[Dataset rows]:
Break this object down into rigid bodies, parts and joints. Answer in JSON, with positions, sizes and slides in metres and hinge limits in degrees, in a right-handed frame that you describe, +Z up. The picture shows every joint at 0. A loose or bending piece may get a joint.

---

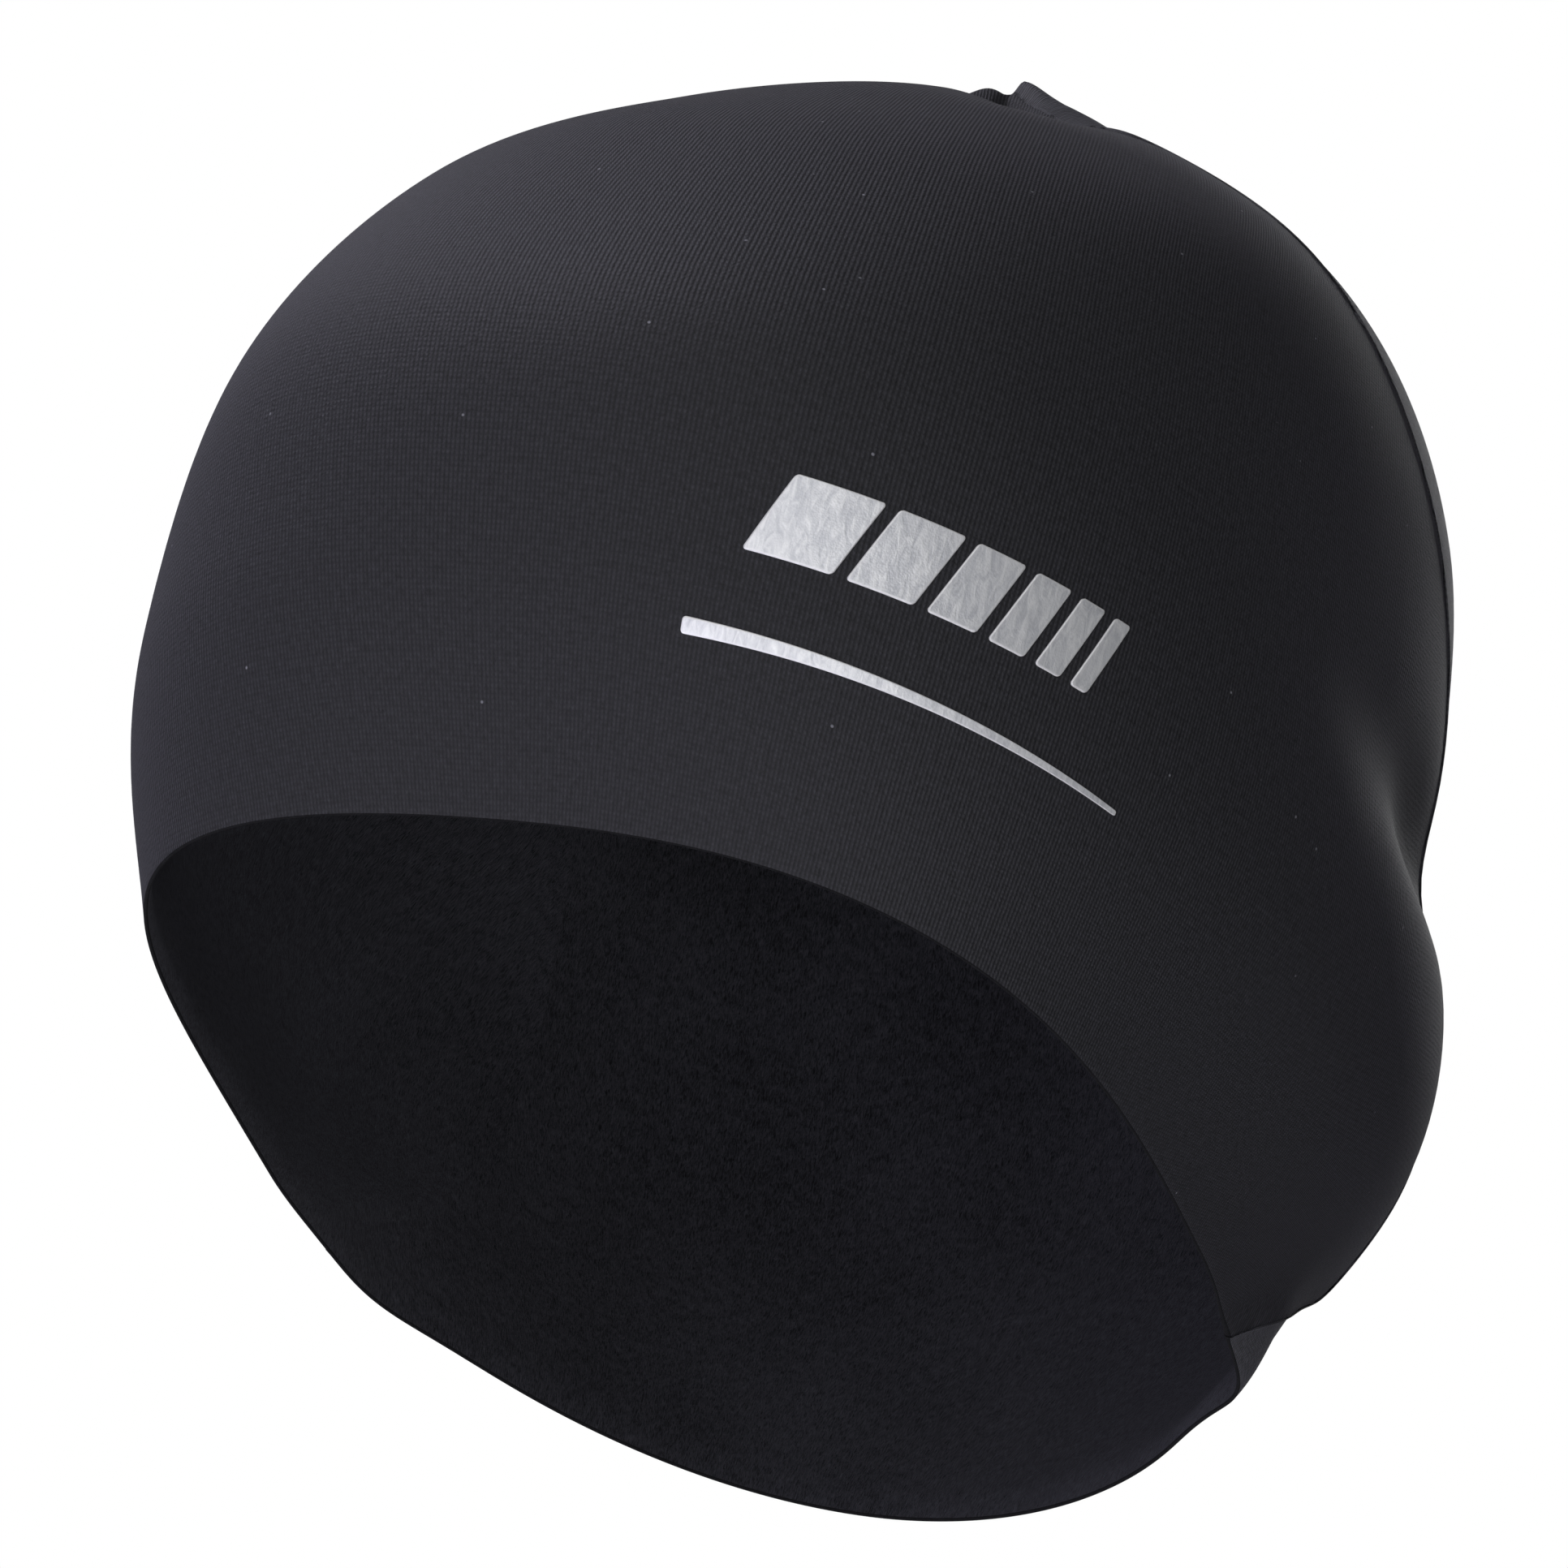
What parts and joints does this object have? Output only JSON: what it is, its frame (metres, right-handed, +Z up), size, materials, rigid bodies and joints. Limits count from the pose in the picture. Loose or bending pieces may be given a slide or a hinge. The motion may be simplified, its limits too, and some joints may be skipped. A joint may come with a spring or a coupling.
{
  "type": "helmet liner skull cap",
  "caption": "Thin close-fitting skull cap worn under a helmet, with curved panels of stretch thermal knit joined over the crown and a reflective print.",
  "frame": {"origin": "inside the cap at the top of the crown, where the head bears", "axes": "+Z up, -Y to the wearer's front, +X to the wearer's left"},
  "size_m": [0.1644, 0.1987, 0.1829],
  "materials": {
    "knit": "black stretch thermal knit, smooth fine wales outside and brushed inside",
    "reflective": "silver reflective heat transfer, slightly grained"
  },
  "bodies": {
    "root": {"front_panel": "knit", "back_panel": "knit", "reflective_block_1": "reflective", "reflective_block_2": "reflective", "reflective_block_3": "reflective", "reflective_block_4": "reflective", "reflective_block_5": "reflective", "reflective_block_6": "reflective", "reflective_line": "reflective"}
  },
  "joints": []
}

--

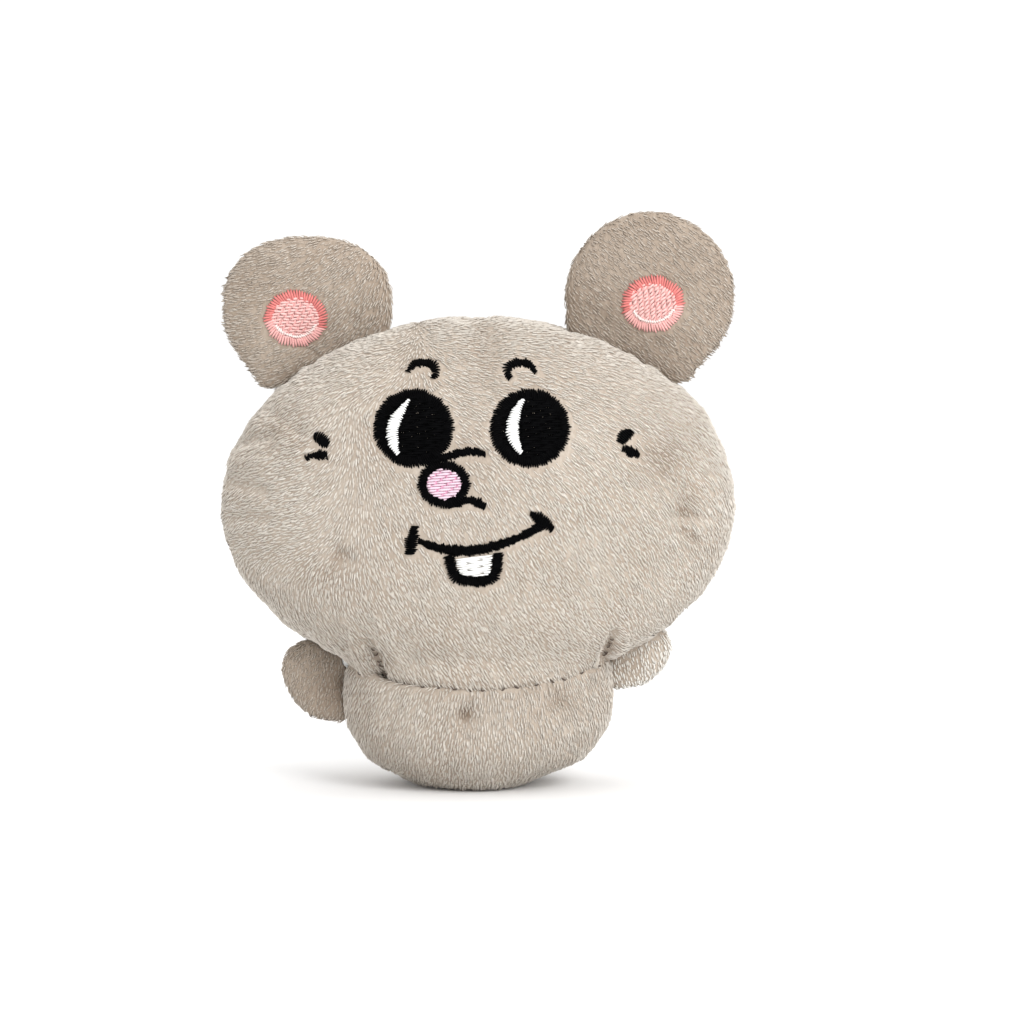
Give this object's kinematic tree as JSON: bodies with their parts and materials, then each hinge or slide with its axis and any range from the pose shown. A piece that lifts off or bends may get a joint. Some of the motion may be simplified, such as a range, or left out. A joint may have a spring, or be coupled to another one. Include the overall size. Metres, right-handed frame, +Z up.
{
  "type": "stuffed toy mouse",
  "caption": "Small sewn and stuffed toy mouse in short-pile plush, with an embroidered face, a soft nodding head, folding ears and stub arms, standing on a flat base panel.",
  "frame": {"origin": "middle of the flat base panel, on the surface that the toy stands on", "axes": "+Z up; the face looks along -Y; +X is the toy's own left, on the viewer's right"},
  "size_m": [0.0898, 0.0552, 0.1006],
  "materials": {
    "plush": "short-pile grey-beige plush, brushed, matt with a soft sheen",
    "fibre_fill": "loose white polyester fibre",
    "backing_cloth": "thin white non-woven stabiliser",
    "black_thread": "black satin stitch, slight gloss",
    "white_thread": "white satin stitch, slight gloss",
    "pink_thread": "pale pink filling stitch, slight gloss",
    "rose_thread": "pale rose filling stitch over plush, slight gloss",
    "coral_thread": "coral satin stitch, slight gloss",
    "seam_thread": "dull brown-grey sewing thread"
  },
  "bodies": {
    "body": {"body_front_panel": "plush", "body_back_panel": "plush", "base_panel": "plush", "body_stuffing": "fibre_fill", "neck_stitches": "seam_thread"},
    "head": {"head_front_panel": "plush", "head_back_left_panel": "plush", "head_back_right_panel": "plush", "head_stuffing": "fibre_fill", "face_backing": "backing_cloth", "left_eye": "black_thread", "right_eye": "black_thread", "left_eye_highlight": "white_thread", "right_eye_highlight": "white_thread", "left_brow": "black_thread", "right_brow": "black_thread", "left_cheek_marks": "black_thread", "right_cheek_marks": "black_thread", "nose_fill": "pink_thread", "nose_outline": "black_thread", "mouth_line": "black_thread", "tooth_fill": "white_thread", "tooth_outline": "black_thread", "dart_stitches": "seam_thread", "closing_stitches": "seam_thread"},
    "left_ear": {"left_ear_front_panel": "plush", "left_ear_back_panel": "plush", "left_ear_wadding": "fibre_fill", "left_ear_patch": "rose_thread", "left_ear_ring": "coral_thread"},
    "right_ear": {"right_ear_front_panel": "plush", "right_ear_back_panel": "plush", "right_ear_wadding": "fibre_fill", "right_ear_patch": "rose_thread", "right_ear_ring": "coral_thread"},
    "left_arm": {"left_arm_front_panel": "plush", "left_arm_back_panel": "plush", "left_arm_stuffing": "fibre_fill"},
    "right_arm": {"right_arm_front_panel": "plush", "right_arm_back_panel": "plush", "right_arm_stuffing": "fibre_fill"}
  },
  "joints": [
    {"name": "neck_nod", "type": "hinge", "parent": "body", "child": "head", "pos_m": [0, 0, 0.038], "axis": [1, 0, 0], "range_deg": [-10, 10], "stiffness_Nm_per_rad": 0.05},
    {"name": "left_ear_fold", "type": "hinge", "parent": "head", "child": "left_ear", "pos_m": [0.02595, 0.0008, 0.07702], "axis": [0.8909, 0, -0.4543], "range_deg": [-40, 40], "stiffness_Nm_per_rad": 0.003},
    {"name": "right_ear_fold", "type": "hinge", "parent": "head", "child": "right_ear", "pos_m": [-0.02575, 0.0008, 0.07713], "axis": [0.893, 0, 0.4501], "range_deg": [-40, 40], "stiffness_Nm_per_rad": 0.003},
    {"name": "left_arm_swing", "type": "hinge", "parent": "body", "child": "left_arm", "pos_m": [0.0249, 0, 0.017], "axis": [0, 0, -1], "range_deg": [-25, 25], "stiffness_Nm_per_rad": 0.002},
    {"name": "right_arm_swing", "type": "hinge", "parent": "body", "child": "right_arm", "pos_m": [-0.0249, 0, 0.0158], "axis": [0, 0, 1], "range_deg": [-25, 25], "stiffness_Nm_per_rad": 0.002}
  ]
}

[The request]: Pick out and copy every line that contains the word "joints".

[Complete response]:
Break this object down into rigid bodies, parts and joints. Answer in JSON, with positions, sizes and slides in metres and hinge limits in degrees, in a right-handed frame that you describe, +Z up. The picture shows every joint at 0. A loose or bending piece may get a joint.
What parts and joints does this object have? Output only JSON: what it is, its frame (metres, right-handed, +Z up), size, materials, rigid bodies and joints. Limits count from the pose in the picture. Loose or bending pieces may be given a slide or a hinge. The motion may be simplified, its limits too, and some joints may be skipped. A joint may come with a spring or a coupling.
  "joints": []
  "joints": [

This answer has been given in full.